The problem is the large hole in demand caused by the overnight loss of the huge export market for U.S. beef.
More than two dozen importers of U.S. beef, led by Japan and Mexico, immediately shut off U.S. beef imports, jolting an industry that had sales of $3.2 billion in 2003.
Prior to the bans, the U.S. was exporting about 10 percent of its beef, or nearly 2.6 billion pounds a year. But on Monday, the USDA in its monthly agricultural supply/demand report put 2004 beef exports at a mere 220 million pounds.
Cattle prices trended higher in the past week in part on hopes that deals might be reached soon with Japan and Mexico to lift their bans on beef. But Japan and Mexico have so far kept their borders closed to U.S. beef.
USDA on Monday appeared to acknowledge that normal cross-border trade in U.S. beef will not resume soon.
It cut its 2004 beef export outlook to the bone and reduced its estimate for 2004 cattle prices to a range of $72 to $78 per 100 pounds from the previous estimate of $84 to $91.
The mad cow crisis has hit hard those cattle producers whose market-ready cattle in feedyards need to be sold now. Beef plants have been slow to buy without the export demand.
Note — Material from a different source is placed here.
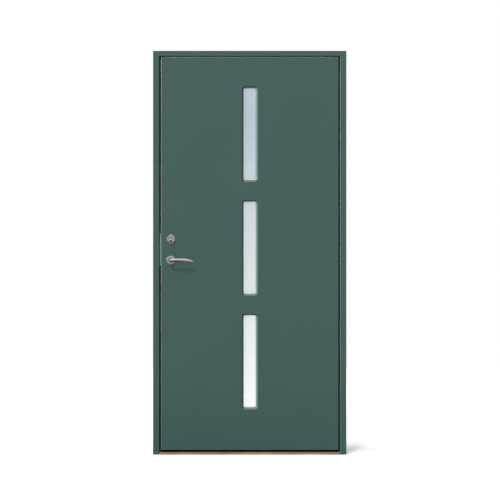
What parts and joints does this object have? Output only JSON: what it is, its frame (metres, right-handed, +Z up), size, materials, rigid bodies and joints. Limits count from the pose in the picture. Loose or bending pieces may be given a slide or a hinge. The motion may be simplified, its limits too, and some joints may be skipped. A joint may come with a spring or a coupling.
{
  "type": "front door",
  "caption": "Flush outward-opening front door in its timber frame, with slot windows down the middle, a lever handle, a lock cylinder and an oak sill.",
  "frame": {"origin": "on the underside of the oak sill, at the middle of the frame's width and depth", "axes": "+Z up, +X to the right seen from outside, +Y into the house; the handle is on the left, at -X, and the hinges are on the right"},
  "size_m": [0.996, 0.1812, 2.08],
  "materials": {
    "paint": "satin paint",
    "guard_paint": "satin paint",
    "oak": "oiled",
    "seal": "matt",
    "steel": "satin",
    "screw_steel": "zinc plated",
    "handle_steel": "satin",
    "insulation": "foam",
    "glass": "frosted",
    "spacer": "satin"
  },
  "bodies": {
    "frame": {"head": "paint", "jamb_lock_side": "paint", "jamb_hinge_side": "paint", "threshold": "oak", "frame_seal": "seal", "threshold_seal": "seal", "strike_plate": "steel", "hinge_pins": "steel", "frame_plate_screws": "screw_steel", "frame_joint_screws": "screw_steel", "frame_sleeves": "screw_steel", "hinge_cup_top": "steel", "hinge_cup_middle": "steel", "hinge_cup_bottom": "steel"},
    "leaf": {"outer_skin": "paint", "inner_skin": "paint", "stile_lock_side": "paint", "stile_hinge_side": "paint", "rail_top": "paint", "rail_bottom": "paint", "insulation_core": "insulation", "leaf_plate_screws": "screw_steel", "lock_case": "screw_steel", "forend": "steel", "latch_guard": "guard_paint", "outer_rosette": "handle_steel", "inner_rosette": "handle_steel", "rosette_bolts": "screw_steel", "cylinder_ring": "handle_steel", "cylinder_body": "handle_steel", "turn_rosette": "handle_steel", "hinge_arm_top": "steel", "outer_moulding_top": "paint", "inner_moulding_top": "paint", "outer_pane_top": "glass", "middle_pane_top": "glass", "inner_pane_top": "glass", "spacers_top": "spacer", "hinge_arm_middle": "steel", "outer_moulding_middle": "paint", "inner_moulding_middle": "paint", "outer_pane_middle": "glass", "middle_pane_middle": "glass", "inner_pane_middle": "glass", "spacers_middle": "spacer", "hinge_arm_bottom": "steel", "outer_moulding_bottom": "paint", "inner_moulding_bottom": "paint", "outer_pane_bottom": "glass", "middle_pane_bottom": "glass", "inner_pane_bottom": "glass", "spacers_bottom": "spacer"},
    "handle": {"lever_outer": "handle_steel", "lever_inner": "handle_steel", "spindle": "steel", "follower": "steel"},
    "latch": {"latch_bolt": "steel"},
    "deadbolt": {"deadbolt": "steel"},
    "turn": {"thumbturn": "handle_steel"},
    "plug": {"cylinder_plug": "handle_steel"}
  },
  "joints": [
    {"name": "leaf_swing", "type": "hinge", "parent": "frame", "child": "leaf", "pos_m": [0.4805, -0.0435, 1.05], "axis": [0, 0, 1], "range_deg": [0, 105]},
    {"name": "handle_turn", "type": "hinge", "parent": "leaf", "child": "handle", "pos_m": [-0.406, -0.0575, 1.001], "axis": [0, 1, 0], "range_deg": [0, 45], "stiffness_Nm_per_rad": 1.2, "springref_deg": -28.65},
    {"name": "latch_slide", "type": "slide", "parent": "leaf", "child": "latch", "axis": [-1, 0, 0], "range_m": [0, 0.014]},
    {"name": "thumbturn_turn", "type": "hinge", "parent": "leaf", "child": "turn", "pos_m": [-0.4055, -0.0575, 1.0975], "axis": [0, 1, 0], "range_deg": [0, 90]},
    {"name": "deadbolt_slide", "type": "slide", "parent": "leaf", "child": "deadbolt", "axis": [-1, 0, 0], "range_m": [0, 0.02]},
    {"name": "plug_turn", "type": "hinge", "parent": "leaf", "child": "plug", "pos_m": [-0.4055, -0.0575, 1.0975], "axis": [0, 1, 0], "range_deg": [0, 90]}
  ],
  "couplings": [
    {"joint": "thumbturn_turn", "follows": "deadbolt_slide", "rad_per_m": 78.53},
    {"joint": "plug_turn", "follows": "deadbolt_slide", "rad_per_m": 78.53}
  ]
}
"The beef packer is buying (cattle) hand-to-mouth. The packer is in a better bargaining position then he has been in many, many weeks," said Don Roose, analyst at U.S. Commodities Inc.
Last week, two big packers, Cargill's Excel Corp. unit and Tyson Foods Inc., announced beef plant layoffs tied to the loss of beef exports.
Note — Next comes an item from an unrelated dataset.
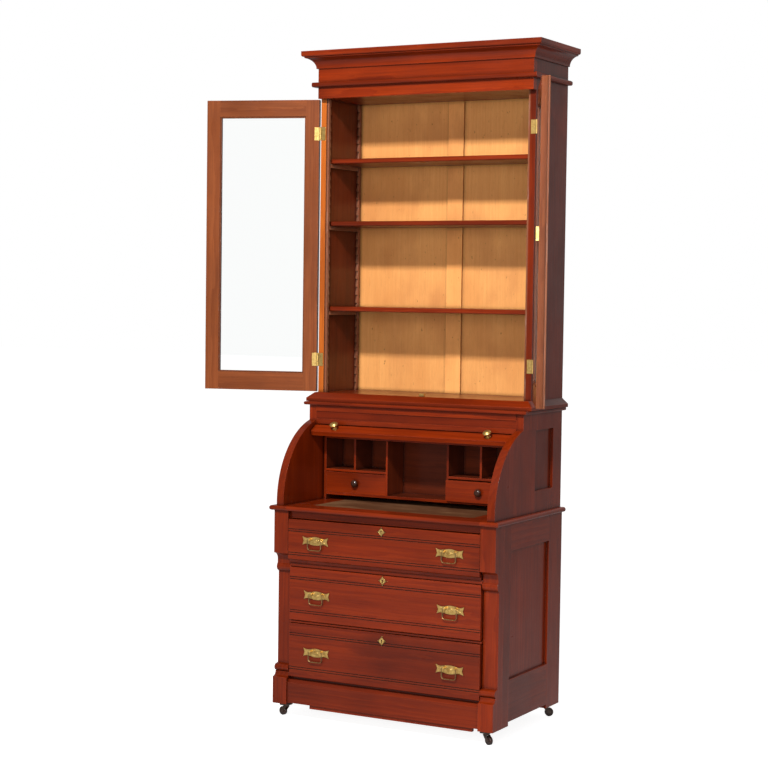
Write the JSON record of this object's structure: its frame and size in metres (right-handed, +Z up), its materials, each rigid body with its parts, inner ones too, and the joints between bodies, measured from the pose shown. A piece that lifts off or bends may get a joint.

Beef plants normally slaughter more than 600,000 cattle a week. Last week's slaughter dropped to 567,000 head.
So the wild card for beef prices is the revival of exports.
"Given the fact that the Japanese are willing to talk and that the Mexican authorities are willing to talk, I think that shows promise that we will be able to come to some sort of resolution with them much more quickly," said Chris Hurt, agricultural economist at Purdue University.
He expects some exports to resume within six months.